» Brief
Write out, word for word, only the data from its first line to the line containing "of a straight arm".
# # # #
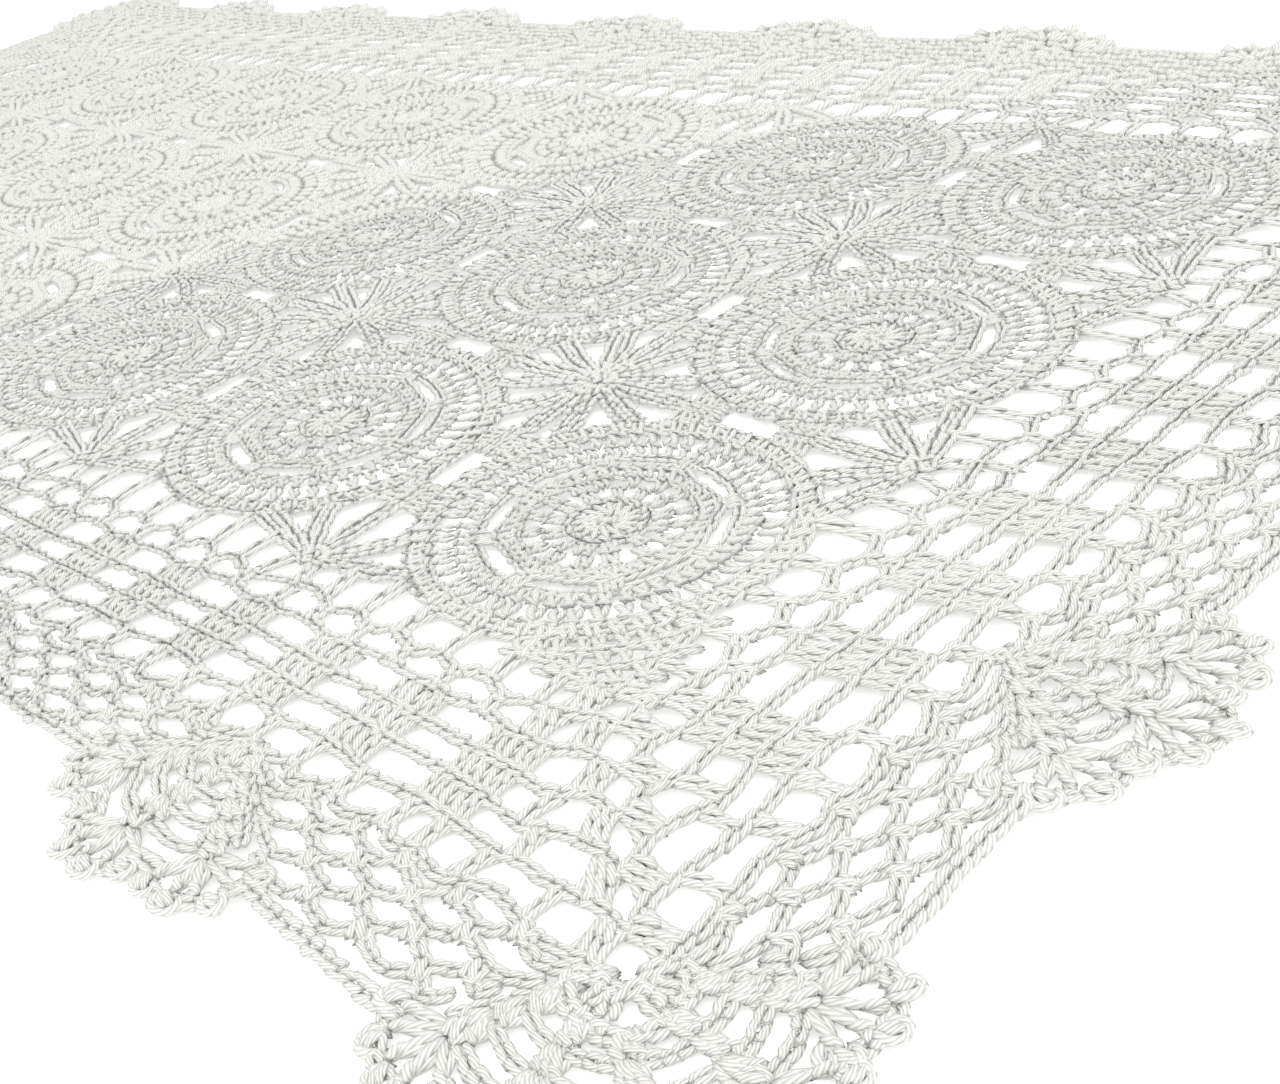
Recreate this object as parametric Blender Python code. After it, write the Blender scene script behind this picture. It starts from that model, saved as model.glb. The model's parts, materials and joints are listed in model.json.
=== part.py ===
"""A crochet table runner lying flat: round medallions, star fillers and a netted border with a fan edge.

Plan shapes are drawn in lace units, where neighbouring medallions stand one unit apart and the medallion
of column 0 and row 0 has its centre at (0, 0). lay() turns them into metres.
"""

import math

import bmesh
import bpy

# Real sizes in metres
SPACING_ACROSS = 0.082  # from one medallion to the next across the runner
SPACING_ALONG = 0.0853  # and along it, where the lace lies a little stretched
THICKNESS = 0.0024
GAP = 0.0003  # left between neighbouring pieces

COLUMNS = 3
ROWS = 7
COTTON = (0.83, 0.83, 0.81, 1.0)

# Everything below is in lace units
JOINT = GAP / SPACING_ACROSS
RIM = 0.455  # radius of a medallion
RIM_STEP = 9.0  # degrees between the points of a rim
TAB_LOW, TAB_HIGH = 0.085, 0.2  # the two stretches where neighbouring medallions are joined
NOTCH = ((0.463, 0.047), (0.451, 0.0), (0.463, -0.047))  # the eye-shaped gap between those stretches

STAR_HUB = 0.14
STAR_HUB_TURNS = (16.0, 32.0)  # where a gap of the star begins, in degrees from its straight arm
ARM = 0.03  # half the width of a straight arm

HALF_STAR_OUT = 0.47  # centre of a half star, outside the line of medallions
HALF_STAR_HUB = 0.11
HALF_STAR_GAPS = (216.0, 251.0, 289.0, 324.0)  # direction of each gap, in degrees
HALF_STAR_OPEN = 8.0  # half the angle that a gap takes at the hub
SLANT_ARM = (41.0, 34.0)  # where a slanting arm meets the medallion, in degrees on its rim
JOINED_FROM = 54.0  # from here outwards the border is joined to the rim

CELL = 1 / 7  # one mesh of the net, along the border
SLOT_LOW, SLOT_HIGH = 0.665, 0.885  # the three rows of blocks and open cells
SLOT_HALF = 0.05
CORNER_CELLS = 3  # a square of open meshes in each corner
CORNER_FIRST, CORNER_STEP = 0.58, 0.145
CORNER_CELL = 0.047
ROUNDING = 0.022  # cut off the corners of an opening

VALLEY = 1.235  # straight edge between the fans, from the line of medallions
FAN_AT = 0.985  # where the three ribs of a fan start
RIB_REACH = 0.282  # from there to the middle of the lobe at a rib's end
LOBE = 0.12
LOBE_TURN = 66.0  # degrees of its edge to each side of the rib
PICOTS, PICOT = 4, 0.026
FANS = (
    # each fan's lean, degrees between its ribs, and how much each rib outreaches the one before
    ((8.0, 36.0, 0.012), (-3.0, 38.0, 0.006), (4.0, 37.0, -0.01)),
    (
        (-5.0, 37.0, 0.008),
        (3.0, 36.0, -0.012),
        (5.0, 39.0, 0.004),
        (-2.0, 38.0, 0.01),
        (4.0, 36.0, -0.006),
        (-4.0, 37.0, 0.012),
        (1.0, 39.0, -0.008),
    ),
    ((3.0, 37.0, -0.008), (-4.0, 36.0, 0.01), (5.0, 38.0, 0.006)),
    (
        (2.0, 38.0, 0.006),
        (-3.0, 37.0, -0.01),
        (5.0, 36.0, 0.012),
        (-5.0, 38.0, 0.004),
        (4.0, 37.0, -0.008),
        (1.0, 36.0, 0.01),
        (0.5, 41.0, -0.027),
    ),
)
CORNER_FAN_AT = 0.975
CORNER_RIBS = ((-27.0, 0.27), (9.0, 0.285), (45.0, 0.29), (81.0, 0.285), (117.0, 0.27))

# How the lace is pulled out of an even grid by hand: where, and by how many millimetres
PULLS = (
    # column, row, across, along
    (0.0, 0.0, -1.0, -1.3),
    (1.0, 0.0, -0.5, 2.3),
    (2.0, 0.0, 4.0, -2.0),
    (0.0, 1.0, 1.5, 0.4),
    (1.0, 1.0, 1.0, 2.0),
    (2.0, 1.2, -2.5, -2.2),
    (0.0, 2.0, 1.2, 1.0),
    (1.0, 2.0, 0.3, 3.0),
    (2.0, 2.2, -1.0, -1.0),
    (0.0, 3.5, -1.4, 1.2),
    (1.0, 4.0, 1.5, -1.4),
    (2.0, 4.5, -1.2, 1.6),
    (0.0, 5.2, 1.2, -1.5),
    (2.0, 6.0, 1.6, 1.2),
    (-1.2, 0.4, 3.5, 0.0),
    (3.2, 1.0, 3.0, 0.0),
    (3.2, 5.0, -2.5, 0.5),
    (1.0, 7.2, 0.0, 2.0),
)
PULL_SPREAD = 0.45

# Each side of the border: its first corner, the way it runs and the way out of the lace
RIGHT, FAR = COLUMNS - 1, ROWS - 1
SIDES = (
    # corner, run, out, medallions
    ((0, 0), (1, 0), (0, -1), COLUMNS),
    ((RIGHT, 0), (0, 1), (1, 0), ROWS),
    ((RIGHT, FAR), (-1, 0), (0, 1), COLUMNS),
    ((0, FAR), (0, -1), (-1, 0), ROWS),
)


def pulled(point):
    """A point of the plan in metres, where the hand-made lace has it."""
    u, v = point
    x, y = u * SPACING_ACROSS, v * SPACING_ALONG
    for column, row, across, along in PULLS:
        share = math.exp(-((u - column) ** 2 + (v - row) ** 2) / (2 * PULL_SPREAD**2))
        x += share * across / 1000
        y += share * along / 1000
    return x, y


def polar(centre, radius, degrees):
    turn = math.radians(degrees)
    return centre[0] + radius * math.cos(turn), centre[1] + radius * math.sin(turn)


def turned(point, quarters):
    """The point after so many quarter turns about (0, 0)."""
    x, y = point
    for _ in range(quarters % 4):
        x, y = -y, x
    return x, y


def moved(points, centre):
    return [(x + centre[0], y + centre[1]) for x, y in points]


def on_side(side, along, out):
    """A point of the border from its place along one side and its distance out of the lace."""
    corner, run, away, _ = side
    return corner[0] + along * run[0] + out * away[0], corner[1] + along * run[1] + out * away[1]


def joined_side():
    """The edge towards a neighbour: two joined stretches with the notch between them."""
    seam = 0.5 - JOINT / 2
    upper = [(seam, TAB_HIGH), (seam, TAB_LOW)]
    lower = [(x, -y) for x, y in reversed(upper)]
    return list(reversed(upper + list(NOTCH) + lower))


def rim_between(first, last, radius=RIM):
    steps = round(abs(last - first) / RIM_STEP)
    return [polar((0, 0), radius, first + (last - first) * k / steps) for k in range(steps + 1)]


def shelf():
    """Where the rim starts beside a joined stretch."""
    return math.sqrt(RIM**2 - TAB_HIGH**2), TAB_HIGH


def medallion(column, row):
    neighbours = (column < RIGHT, row < FAR, column > 0, row > 0)
    outline = []
    for quarter, joined in enumerate(neighbours):
        if joined:
            x, y = shelf()
            side = [(x, -y), *joined_side(), (x, y)]
        else:
            side = rim_between(-27, 27)
        diagonal = rim_between(36, 54)
        outline += [turned(point, quarter) for point in side + diagonal]
    return moved(outline, (column, row))


def star(column, row):
    """A filler between four medallions, with a straight arm to each seam and a broad one to each medallion."""
    tip = 0.5 - TAB_HIGH - JOINT
    quarter = [(tip, -ARM), (tip, ARM)]
    quarter += [polar((0, 0), STAR_HUB, turn) for turn in STAR_HUB_TURNS]
    quarter += [(0.5 - x, 0.5 - y) for x, y in rim_between(54, 36, RIM + JOINT)]
    quarter += [polar((0, 0), STAR_HUB, 90 - turn) for turn in reversed(STAR_HUB_TURNS)]
    outline = [turned(point, k) for k in range(4) for point in quarter]
    return moved(outline, (column + 0.5, row + 0.5))


def half_star(side, number):
    """The five arms that reach from the border in between two medallions at the edge."""
    before, after = (number, 0), (number + 1, 0)
    hub = (number + 0.5, HALF_STAR_OUT)
    reach = RIM + JOINT
    rise = TAB_HIGH + JOINT
    tips = (
        [polar(before, reach, turn) for turn in SLANT_ARM],
        [(hub[0] - ARM, rise), (hub[0] + ARM, rise)],
        [polar(after, reach, 180 - turn) for turn in reversed(SLANT_ARM)],
    )
    outline = []
    for k, direction in enumerate(HALF_STAR_GAPS):
        outline.append(polar(hub, HALF_STAR_HUB, direction - HALF_STAR_OPEN))
        outline.append(polar(hub, HALF_STAR_HUB, direction + HALF_STAR_OPEN))
        if k < len(tips):
            outline += tips[k]
    return [on_side(side, *point) for point in outline]


def border_inside():
    outline = []
    for side in SIDES:
        count = side[3]
        for number in range(count):
            first = 135.0 if number == 0 else 180 - JOINED_FROM
            last = JOINED_FROM if number < count - 1 else 45 + RIM_STEP
            rim = rim_between(first, last, RIM + JOINT)
            outline += [on_side(side, number + x, y) for x, y in rim]
            if number < count - 1:
                outline += half_star(side, number)
    return outline


def lobe_foot(apex, rib):
    """Where the hub of a fan's outer lobe is along its side, and half the lobe's width at the straight edge."""
    hub = polar(apex, rib[1], rib[0])
    return hub[0], math.sqrt(LOBE**2 - (VALLEY - hub[1]) ** 2)


def lobes(apex, ribs, last):
    """The edge of a fan: an arc of picots round the end of each rib, as far as the arc beside it."""
    heights = (0.0, 0.7, 1.0, 0.7)
    points = []
    for k in reversed(range(len(ribs))):
        turn, reach = ribs[k]
        low = (turn + ribs[k - 1][0]) / 2 if k else turn - 90
        high = (turn + ribs[k + 1][0]) / 2 if k + 1 < len(ribs) else turn + 90
        for step in range(4 * PICOTS + 1):
            swing = turn + LOBE_TURN * (1 - step / (2 * PICOTS))
            along, out = polar(polar(apex, reach, turn), LOBE + PICOT * heights[step % 4], swing)
            seen = math.degrees(math.atan2(out - apex[1], along - apex[0]))
            if low < seen < high and max(along - last, out) > VALLEY + 0.004:
                points.append((along, out))
    return points


def side_fan(number, fan, last):
    lean, apart, skew = fan
    ribs = [(90 + lean + k * apart, RIB_REACH + k * skew) for k in (-1, 0, 1)]
    apex = (number, FAN_AT)
    first, start = lobe_foot(apex, ribs[-1])
    final, end = lobe_foot(apex, ribs[0])
    return [(first - start, VALLEY), *lobes(apex, ribs, last + 9), (final + end, VALLEY)]


def corner_fan(last):
    apex = (last + CORNER_FAN_AT, CORNER_FAN_AT)
    first, start = lobe_foot(apex, CORNER_RIBS[-1])
    foot = first - start
    return [(foot, VALLEY), *lobes(apex, CORNER_RIBS, last), (last + VALLEY, foot - last)]


def border_outside():
    outline = []
    for side, fans in zip(SIDES, FANS):
        last = side[3] - 1
        for number, fan in enumerate(fans):
            outline += [on_side(side, *point) for point in side_fan(number, fan, last)]
        outline += [on_side(side, *point) for point in corner_fan(last)]
    return outline


def opening(along, out, half_along, half_out):
    """A mesh of the net, with its corners cut off."""
    cut = ROUNDING
    corners = (
        (half_along, half_out - cut),
        (half_along - cut, half_out),
        (cut - half_along, half_out),
        (-half_along, half_out - cut),
    )
    return moved([*corners, *((-x, -y) for x, y in corners)], (along, out))


def border_openings():
    openings = []
    middle = (SLOT_LOW + SLOT_HIGH) / 2
    for side in SIDES:
        last = side[3] - 1
        pairs = round(last / CELL / 2)
        shapes = [
            opening(2 * k * CELL, middle, SLOT_HALF, middle - SLOT_LOW) for k in range(-1, pairs + 2)
        ]
        steps = [CORNER_FIRST + k * CORNER_STEP for k in range(CORNER_CELLS)]
        shapes += [opening(last + a, b, CORNER_CELL, CORNER_CELL) for a in steps for b in steps]
        openings += [[on_side(side, *point) for point in shape] for shape in shapes]
    return openings


def cotton():
    material = bpy.data.materials.new("white cotton yarn")
    material.use_nodes = True
    shader = material.node_tree.nodes["Principled BSDF"]
    shader.inputs["Base Color"].default_value = COTTON
    shader.inputs["Roughness"].default_value = 0.9
    shader.inputs["Metallic"].default_value = 0.0
    return material


def plate(name, outlines, centre):
    """A flat piece of lace: its outline and its openings, filled and raised by the thickness."""
    shape = bmesh.new()
    edges = []
    for outline in outlines:
        spots = [pulled(point) for point in outline]
        corners = [shape.verts.new((x - centre[0], y - centre[1], 0)) for x, y in spots]
        edges += [shape.edges.new(pair) for pair in zip(corners, corners[1:] + corners[:1])]
    filled = bmesh.ops.triangle_fill(shape, edges=edges, use_beauty=True)
    faces = [part for part in filled["geom"] if isinstance(part, bmesh.types.BMFace)]
    raised = bmesh.ops.extrude_face_region(shape, geom=faces)
    top = [part for part in raised["geom"] if isinstance(part, bmesh.types.BMVert)]
    bmesh.ops.translate(shape, verts=top, vec=(0, 0, THICKNESS))
    bmesh.ops.recalc_face_normals(shape, faces=shape.faces)

    mesh = bpy.data.meshes.new(name)
    shape.to_mesh(mesh)
    shape.free()
    mesh.materials.append(cotton())
    piece = bpy.data.objects.new(name, mesh)
    bpy.context.scene.collection.objects.link(piece)
    return piece


def build():
    for old in list(bpy.data.objects):
        bpy.data.objects.remove(old)

    edge = border_outside()
    spots = [pulled(point) for point in edge]
    centre = [(min(values) + max(values)) / 2 for values in zip(*spots)]

    plate("border", [edge, border_inside(), *border_openings()], centre)
    for row in range(ROWS):
        for column in range(COLUMNS):
            plate(f"medallion_{row}_{column}", [medallion(column, row)], centre)
            if row < FAR and column < RIGHT:
                plate(f"star_{row}_{column}", [star(column, row)], centre)


build()
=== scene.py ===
import json
import math

import bmesh
import bpy
import numpy as np
from mathutils import Matrix, Vector

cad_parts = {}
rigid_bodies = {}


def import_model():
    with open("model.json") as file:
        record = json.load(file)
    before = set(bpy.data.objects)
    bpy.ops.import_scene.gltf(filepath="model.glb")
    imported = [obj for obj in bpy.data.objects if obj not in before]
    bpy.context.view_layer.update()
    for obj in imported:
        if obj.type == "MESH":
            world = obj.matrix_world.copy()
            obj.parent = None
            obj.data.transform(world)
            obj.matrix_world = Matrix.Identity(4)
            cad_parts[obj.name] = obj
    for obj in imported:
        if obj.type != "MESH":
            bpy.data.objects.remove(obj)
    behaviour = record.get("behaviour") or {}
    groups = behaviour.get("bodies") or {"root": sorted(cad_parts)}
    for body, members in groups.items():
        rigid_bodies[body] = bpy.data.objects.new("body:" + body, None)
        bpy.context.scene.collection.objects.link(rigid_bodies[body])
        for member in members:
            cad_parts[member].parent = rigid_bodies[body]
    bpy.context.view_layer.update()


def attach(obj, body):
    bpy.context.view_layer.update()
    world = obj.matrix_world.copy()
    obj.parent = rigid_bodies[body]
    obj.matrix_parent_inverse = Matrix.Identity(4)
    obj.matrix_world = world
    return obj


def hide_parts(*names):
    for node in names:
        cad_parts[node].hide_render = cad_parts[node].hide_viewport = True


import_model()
random = np.random.default_rng(7)
perMetre = 1000  # stitches are measured in millimetres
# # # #
» Output of the exercise
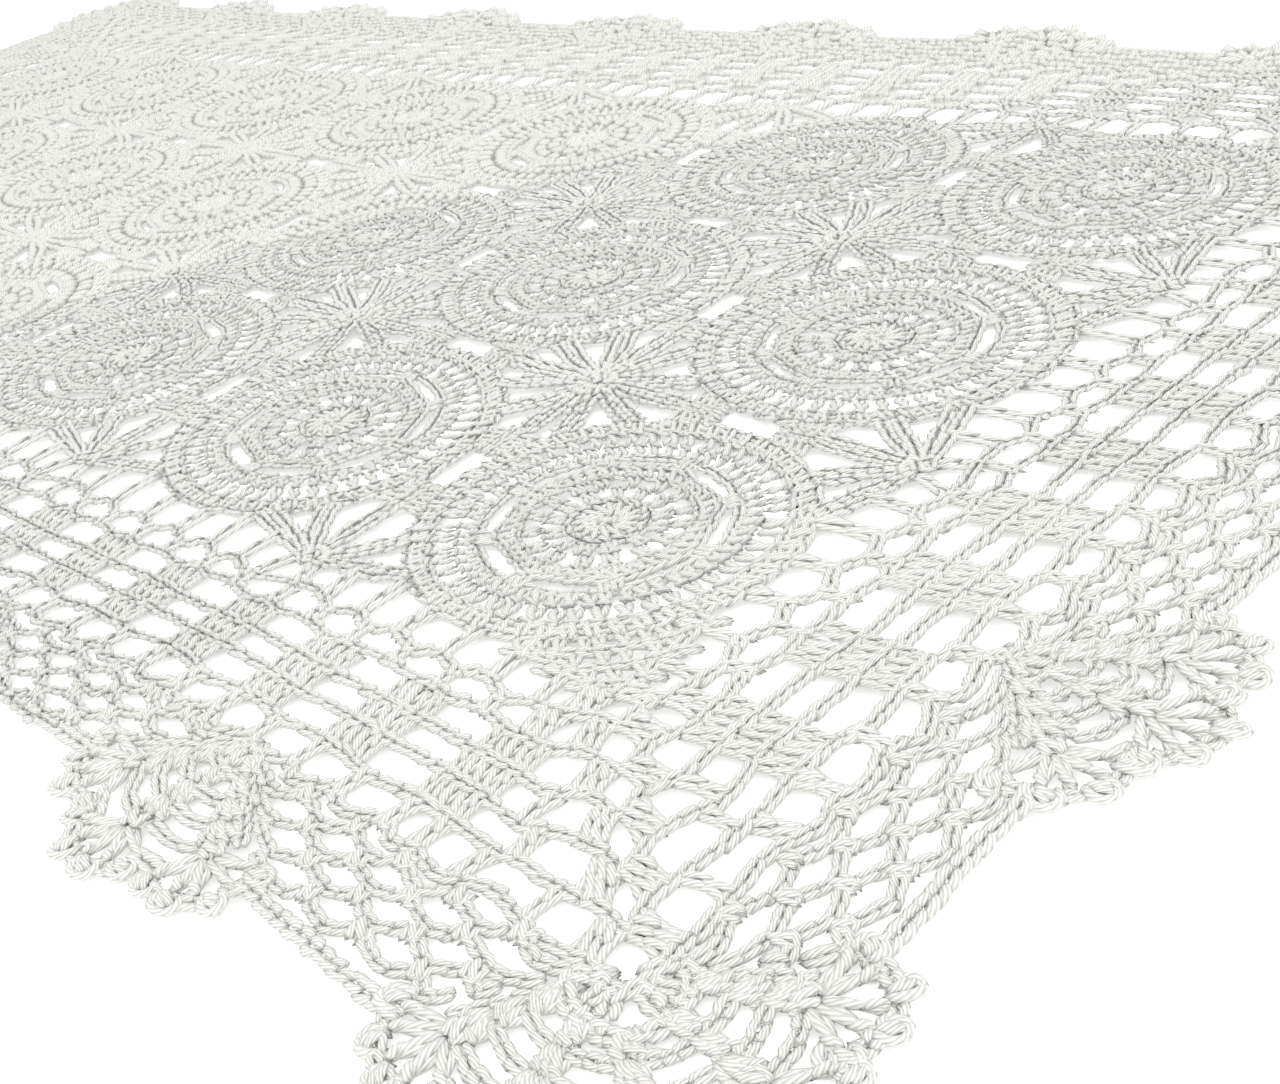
Recreate this object as parametric Blender Python code. After it, write the Blender scene script behind this picture. It starts from that model, saved as model.glb. The model's parts, materials and joints are listed in model.json.
=== part.py ===
"""A crochet table runner lying flat: round medallions, star fillers and a netted border with a fan edge.

Plan shapes are drawn in lace units, where neighbouring medallions stand one unit apart and the medallion
of column 0 and row 0 has its centre at (0, 0). lay() turns them into metres.
"""

import math

import bmesh
import bpy

# Real sizes in metres
SPACING_ACROSS = 0.082  # from one medallion to the next across the runner
SPACING_ALONG = 0.0853  # and along it, where the lace lies a little stretched
THICKNESS = 0.0024
GAP = 0.0003  # left between neighbouring pieces

COLUMNS = 3
ROWS = 7
COTTON = (0.83, 0.83, 0.81, 1.0)

# Everything below is in lace units
JOINT = GAP / SPACING_ACROSS
RIM = 0.455  # radius of a medallion
RIM_STEP = 9.0  # degrees between the points of a rim
TAB_LOW, TAB_HIGH = 0.085, 0.2  # the two stretches where neighbouring medallions are joined
NOTCH = ((0.463, 0.047), (0.451, 0.0), (0.463, -0.047))  # the eye-shaped gap between those stretches

STAR_HUB = 0.14
STAR_HUB_TURNS = (16.0, 32.0)  # where a gap of the star begins, in degrees from its straight arm
ARM = 0.03  # half the width of a straight arm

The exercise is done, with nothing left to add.